Who makes the decision on what kind of architects are trained at the Estonian Academy of Arts? Is it a decision by one person or a group?
The first part, that we should allow individuals and encourage individuals to find their own way, this I think has been there also when I studied. It’s a characteristic of small places. With bigger places you can say that you have ten different schools and one of them is doing this and the other is doing that. When you have one school for the whole country (which used to be like that, but not anymore), you understand that there is no point in trying to make one kind of architects. You need to allow the variety. I think this is important for the culture to be alive.
Does it depend of dean, rectors, or a group of people?

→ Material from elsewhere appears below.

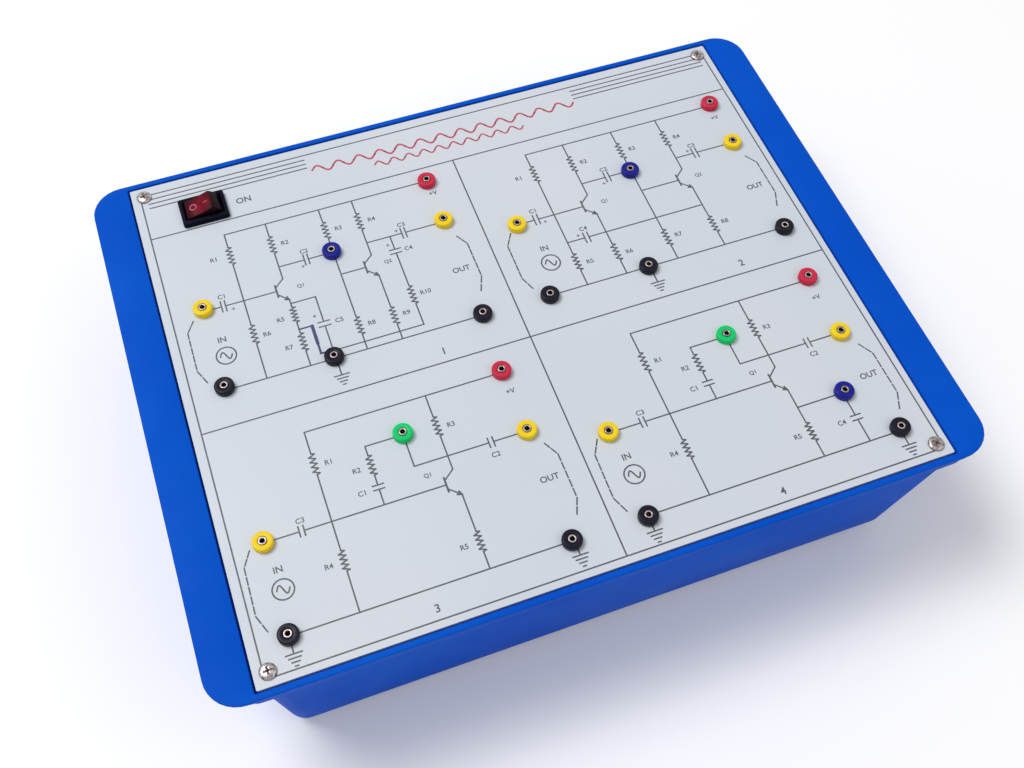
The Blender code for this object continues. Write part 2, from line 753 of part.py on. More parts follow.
def make_grommet():
    """A rubber grommet with a neck in the rear wall and a flange on each side of it."""
    outer = clearance + grommet_flange
    edge = grommet_flange_radius - clearance
    taper = math.tan(rear_lean) * grommet_flange_radius
    inner_face = -grommet_wall - clearance - taper / 2
    inner = inner_face - grommet_flange
    bm = bmesh.new()
    turned(bm, [(grommet_bore_radius, inner), (grommet_bore_radius, outer), (edge, outer),
                (grommet_flange_radius, clearance), (grommet_neck_radius, clearance),
                (grommet_neck_radius, inner_face), (grommet_flange_radius, inner_face), (edge, inner)], 16)
    place("mains_grommet", bm, rubber, (grommet_x, grommet_wall_y, grommet_z), grommet_turn)


def make_transformer():
    """A small mains transformer: stacked core, coil on its bobbin, and the strap that holds it down."""
    z_core = z_boss + clearance
    half_stack = core_stack / 2
    window_low = core_yoke
    window_high = core_height - core_yoke
    half_limb = core_limb / 2
    half_inside = core_width / 2 - core_yoke
    bm = bmesh.new()
    box(bm, (-core_width / 2, -half_stack, 0), (core_width / 2, half_stack, core_height))
    core = place("transformer_core", bm, core_steel, (*transformer_at, z_core))
    bm = bmesh.new()
    reach = half_stack + cut_overrun
    for side in (-1, 1):
        near = min(side * half_limb, side * half_inside)
        far = max(side * half_limb, side * half_inside)
        box(bm, (near, -reach, window_low), (far, reach, window_high))
    cut(core, place("core_windows", bm, None, core.location))

    flange_x = half_inside - clearance
    flange_y = half_stack + bobbin_overhang
    winding_x = flange_x - winding_setback
    winding_y = flange_y - winding_setback
    hole_x = half_limb + clearance
    hole_y = half_stack + clearance
    low = window_low + clearance
    high = window_high - clearance
    round_outside = winding_setback
    round_inside = clearance
    bm = bmesh.new()
    loft(bm, [
        rounded_rectangle(hole_x, hole_y, round_inside, low, 2),
        rounded_rectangle(flange_x, flange_y, round_outside, low, 2),
        rounded_rectangle(flange_x, flange_y, round_outside, low + bobbin_flange, 2),
        rounded_rectangle(winding_x, winding_y, round_outside, low + bobbin_flange, 2),
        rounded_rectangle(winding_x, winding_y, round_outside, high - bobbin_flange, 2),
        rounded_rectangle(flange_x, flange_y, round_outside, high - bobbin_flange, 2),
        rounded_rectangle(flange_x, flange_y, round_outside, high, 2),
        rounded_rectangle(hole_x, hole_y, round_inside, high, 2),
    ], ring=True)
    place("transformer_coil", bm, winding_tape, (*transformer_at, z_core))

    inside = core_width / 2 + clearance
    outside = inside + strap_thickness
    top_inside = core_height + clearance
    top_outside = top_inside + strap_thickness
    tab_end = outside + strap_tab_length
    right = [(inside, 0), (tab_end, 0), (tab_end, strap_thickness), (outside, strap_thickness),
             (outside, top_outside)]
    outline = right + [(-x, z) for x, z in reversed(right)] + [(-inside, top_inside), (inside, top_inside)]
    bm = bmesh.new()
    extruded_sideways(bm, outline, -half_stack, half_stack)
    strap = place("transformer_strap", bm, strap_steel, (*transformer_at, z_core))
    bm = bmesh.new()
    high = strap_thickness + cut_overrun
    for side in (-1, 1):
        cylinder(bm, strap_hole_radius, -cut_overrun, high, (side * strap_hole_x, 0), 12)
    cut(strap, place("strap_holes", bm, None, strap.location))
    for number, at in enumerate(transformer_screw_places, 1):
        small_screw(f"transformer_screw_{number}", (*at, z_core + strap_thickness))


def small_screw(name, seat):
    """A small pan-head screw whose head rests on a seat."""
    half_head = small_screw_head_height / 2
    tip = clearance - small_screw_length
    head_top = clearance + small_screw_head_height
    bm = bmesh.new()
    turned(bm, [(0, tip), (small_screw_shank_radius, tip), (small_screw_shank_radius, clearance),
                (small_screw_head_radius, clearance), (small_screw_head_radius, clearance + half_head),
                (small_screw_head_radius - half_head, head_top), (0, head_top)], 10)
    place(name, bm, nickel, seat)


z_board = z_pillar + clearance
z_board_top = z_board + board_thickness


def make_board(name, centre, width, depth, holes):
    """A printed circuit board with its screw holes."""
    bm = bmesh.new()
    loft(bm, [rounded_rectangle(width / 2, depth / 2, board_corner_radius, 0, 2),
              rounded_rectangle(width / 2, depth / 2, board_corner_radius, board_thickness, 2)])
    board = place(name, bm, board_laminate, (*centre, z_board))
    bm = bmesh.new()
    for at in holes:
        cylinder(bm, board_hole_radius, z_board - cut_overrun, z_board_top + cut_overrun, at, 10)
    cut(board, place(name + "_holes", bm, None))
    return board


def on_board(centre, width, depth, x_share, y_share):
    """A place on a board, as shares of its half-width and half-depth."""
    return centre[0] + width / 2 * x_share, centre[1] + depth / 2 * y_share


def on_amplifier_board(x_share, y_share):
    return on_board(amplifier_at, amplifier_board_width, amplifier_board_depth, x_share, y_share)


def make_amplifier_board():
    """The board with the four circuits' parts standing on it."""
    board = make_board("amplifier_board", amplifier_at, amplifier_board_width, amplifier_board_depth,
                       amplifier_corners)
    low = z_board_top - embed
    leg_top = z_board_top + transistor_stand
    legs = bmesh.new()
    parts = bmesh.new()
    for column_share, row_share in transistor_shares:
        x, y = on_amplifier_board(column_share, row_share)
        box(legs, (x - transistor_leg_width / 2, y - transistor_leg_thickness / 2, low),
            (x + transistor_leg_width / 2, y + transistor_leg_thickness / 2, leg_top + embed))
        cylinder(parts, transistor_radius, leg_top, leg_top + transistor_height, (x, y), 8)
    for column_share, row_share in capacitor_shares:
        at = on_amplifier_board(column_share, row_share)
        cylinder(parts, coupling_capacitor_radius, low, z_board_top + coupling_capacitor_height, at, 8)
    for column_share, row_share in resistor_shares:
        x, y = on_amplifier_board(column_share, row_share)
        box(parts, (x - resistor_length / 2, y - resistor_radius, low),
            (x + resistor_length / 2, y + resistor_radius, z_board_top + 2 * resistor_radius))
    join(board, place("transistor_legs", legs, None))
    join(board, place("amplifier_parts", parts, None))
    for number, at in enumerate(amplifier_corners, 1):
        small_screw(f"amplifier_board_screw_{number}", (*at, z_board_top))


def make_supply_board():
    """The board with the rectifier, reservoir, regulator, heat sink and fuse, each a piece of its own."""
    board = make_board("supply_board", supply_at, supply_board_width, supply_board_depth, supply_corners)
    for number, at in enumerate(supply_screw_places, 1):
        small_screw(f"supply_board_screw_{number}", (*at, z_board_top))
    seat = z_board_top + clearance

    at = on_board(supply_at, supply_board_width, supply_board_depth, reservoir_x_share, reservoir_y_share)
    neck = reservoir_radius - reservoir_crimp_setback
    crimp_low = reservoir_crimp_height - reservoir_crimp_width
    crimp_high = reservoir_crimp_height + reservoir_crimp_width
    shoulder = reservoir_height - reservoir_crimp_setback
    bm = bmesh.new()
    turned(bm, [(0, 0), (reservoir_radius, 0), (reservoir_radius, crimp_low), (neck, reservoir_crimp_height),
                (reservoir_radius, crimp_high), (reservoir_radius, shoulder), (neck, reservoir_height),
                (0, reservoir_height)], 20)
    place("reservoir_capacitor", bm, can_sleeve, (*at, seat))

    at = on_board(supply_at, supply_board_width, supply_board_depth, rectifier_x_share, rectifier_y_share)
    bm = bmesh.new()
    cylinder(bm, rectifier_radius, 0, rectifier_height, (0, 0), 20)
    place("bridge_rectifier", bm, moulded_black, (*at, seat))

    make_heat_sink(seat)
    make_fuse(board, seat)


def make_heat_sink(seat):
    """A comb-shaped heat sink and the voltage regulator that stands against its web."""
    at = on_board(supply_at, supply_board_width, supply_board_depth, sink_x_share, sink_y_share)
    pitch = (sink_width - sink_fin) / (sink_fin_count - 1)
    outline = [(-sink_width / 2, 0), (sink_width / 2, 0)]
    for number in range(sink_fin_count - 1, -1, -1):
        left = -sink_width / 2 + number * pitch
        outline += [(left + sink_fin, -sink_depth), (left, -sink_depth)]
        if number:
            outline += [(left, -sink_web), (left - pitch + sink_fin, -sink_web)]
    bm = bmesh.new()
    extruded(bm, [(x, y, 0) for x, y in outline], (0, 0, sink_height))
    place("heat_sink", bm, sink_aluminium, (*at, seat))

    body_top = regulator_stand + regulator_body_height
    tab_top = regulator_stand + regulator_tab_height
    outline = [(0, regulator_stand), (regulator_thickness, regulator_stand), (regulator_thickness, body_top),
               (regulator_tab_thickness, body_top), (regulator_tab_thickness, tab_top), (0, tab_top)]
    bm = bmesh.new()
    extruded(bm, [(-regulator_width / 2, y, z) for y, z in outline], (regulator_width, 0, 0))
    regulator = place("voltage_regulator", bm, moulded_black, (at[0], at[1] + clearance, seat))
    bm = bmesh.new()
    middle = regulator_thickness / 2
    box(bm, (-regulator_leg_width / 2, middle - regulator_leg_thickness / 2, 0),
        (regulator_leg_width / 2, middle + regulator_leg_thickness / 2, regulator_stand + embed))
    join(regulator, place("regulator_legs", bm, None, regulator.location))


def make_fuse(board, seat):
    """A glass fuse lying in two clips that stand on the supply board."""
    at = on_board(supply_at, supply_board_width, supply_board_depth, fuse_x_share, fuse_y_share)
    z_axis = seat + fuse_clip_base + fuse_clip_radius
    half = fuse_length / 2
    glass = fuse_radius - fuse_glass_setback
    bm = bmesh.new()
    cap = half - fuse_cap_length
    turned(bm, [(0, -half), (fuse_radius, -half), (fuse_radius, -cap), (glass, -cap),
                (glass, cap), (fuse_radius, cap), (fuse_radius, half), (0, half)], 16)
    place("supply_fuse", bm, fuse_glass, (*at, z_axis), (math.pi / 2, 0, 0))

    inner = fuse_radius + clearance
    start = math.pi / 2 + fuse_clip_half_mouth
    sweep = math.tau - 2 * fuse_clip_half_mouth
    angles = [start + sweep * step / fuse_clip_steps for step in range(fuse_clip_steps + 1)]
    outline = [(fuse_clip_radius * math.cos(angle), fuse_clip_radius * math.sin(angle)) for angle in angles]
    outline += [(inner * math.cos(angle), inner * math.sin(angle)) for angle in reversed(angles)]
    foot_low = z_board_top - embed - z_axis
    foot_high = -(inner + fuse_clip_radius) / 2
    clips = bmesh.new()
    feet = bmesh.new()
    for side in (-1, 1):
        middle = side * (half - fuse_cap_length / 2)
        low = middle - fuse_clip_width / 2
        high = middle + fuse_clip_width / 2
        extruded_sideways(clips, outline, low, high)
        box(feet, (-fuse_radius / 2, low, foot_low), (fuse_radius / 2, high, foot_high))
    join(board, place("fuse_clips", clips, None, (*at, z_axis)))
    join(board, place("fuse_clip_feet", feet, None, (*at, z_axis)))


make_cabinet()
make_panel()
make_sockets()
make_panel_screws()
make_switch_housing()
make_rocker()
make_feet()
make_grommet()
make_transformer()
make_amplifier_board()
make_supply_board()
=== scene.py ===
# %% [markdown]
# A bench trainer for feedback amplifiers: a blue moulded cabinet, a white printed panel with
# twenty-seven plug sockets, and a rocker switch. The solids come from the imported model, which gives
# every place and size. This lesson dresses them: some nodes keep their shape and get a finish, and
# others are stood for by a finer mesh in the same place.

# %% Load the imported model
import json
import math

import bmesh
import bpy
from mathutils import Matrix, Vector


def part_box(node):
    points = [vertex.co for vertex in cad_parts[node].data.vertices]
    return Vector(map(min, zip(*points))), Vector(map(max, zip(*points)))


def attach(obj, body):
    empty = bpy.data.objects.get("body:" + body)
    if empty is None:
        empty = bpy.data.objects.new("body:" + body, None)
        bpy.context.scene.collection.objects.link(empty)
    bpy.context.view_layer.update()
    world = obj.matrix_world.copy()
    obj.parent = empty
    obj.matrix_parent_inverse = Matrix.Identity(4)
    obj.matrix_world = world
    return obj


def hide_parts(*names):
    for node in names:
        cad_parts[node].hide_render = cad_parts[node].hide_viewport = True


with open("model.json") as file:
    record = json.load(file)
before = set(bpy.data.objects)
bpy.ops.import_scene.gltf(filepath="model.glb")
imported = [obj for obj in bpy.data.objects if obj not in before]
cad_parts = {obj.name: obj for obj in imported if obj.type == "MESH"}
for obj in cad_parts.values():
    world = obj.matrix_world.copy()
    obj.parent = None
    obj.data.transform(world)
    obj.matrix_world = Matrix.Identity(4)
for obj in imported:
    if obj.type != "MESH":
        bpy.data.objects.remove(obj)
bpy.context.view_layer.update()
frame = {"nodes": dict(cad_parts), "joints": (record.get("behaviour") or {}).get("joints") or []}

# %% [markdown]
# Every place is read from the frame, so that a piece stays on what carries it when the model
# changes. The panel's top face is the height that the print, the sockets and the screws start from.

# %% Measure the frame
mm = 0.001
fit = 0.3 * mm  # between pieces that fit together
wall, front_draft = 2.5 * mm, 9.5 * mm  # the cabinet's wall, and how far it leans in at the front and the rear
proud = 0.02 * mm  # how far above the panel a head's seat is, so that no two faces share a plane


def in_mm(lengths):
    """Lengths in millimetres, for the printed lines."""
    return [round(length / mm, 1) for length in lengths]


def middle(node):
    """The centre of a node's box."""
    low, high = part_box(node)
    return (Vector(low) + Vector(high)) / 2


def on_panel(node):
    """The place on the panel's top face over a node's centre."""
    return (*middle(node).xy, panel_top)


def nodes_named(start):
    """The nodes whose names start with a word, in their order."""
    return sorted(name for name in frame["nodes"] if name.startswith(start))


panel_low, panel_high = (Vector(corner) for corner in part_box("front_panel"))
tub_low, tub_high = (Vector(corner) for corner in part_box("cabinet_tub"))
panel_top = panel_high.z
socket_nodes, screw_nodes = nodes_named("socket_"), nodes_named("panel_screw_")
foot_nodes = nodes_named("rubber_foot_")
print("panel top at", round(panel_top / mm, 2), "mm,", len(socket_nodes), "sockets,", len(screw_nodes), "screws")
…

What the dean can do is that the Dean hires people. This is already a big decision. Still, it can’t be done completely individually. From there emerges really a lot of work to do.
Do you use any specific methodologies in your school?
Maybe this relates to what we talked about the context. One of the things that we really insist on is that you always have to give an explanation and reason of your choices. “Because I like” is a forbidden answer. It doesn’t mean that everything is explainable, but at least you should try. Whatever you question, why do you do things, then you develop your work into more tangible or serious stuff, and this is research. When you arrive at something that is more solid. It could also be called research-led design. We can say that research is not something what you do by reading and writing, and then illustrating it with spatial or visual aids. But research is something what you do by trying all sorts of things, then explaining why and how you arrived at that outcome, why all other things didn’t work and what was wrong.
So it is more process-oriented?
In a sense it is. We really try to avoid seeing things just as a final object and saying what is bad. It needs to be a story, a development process of that.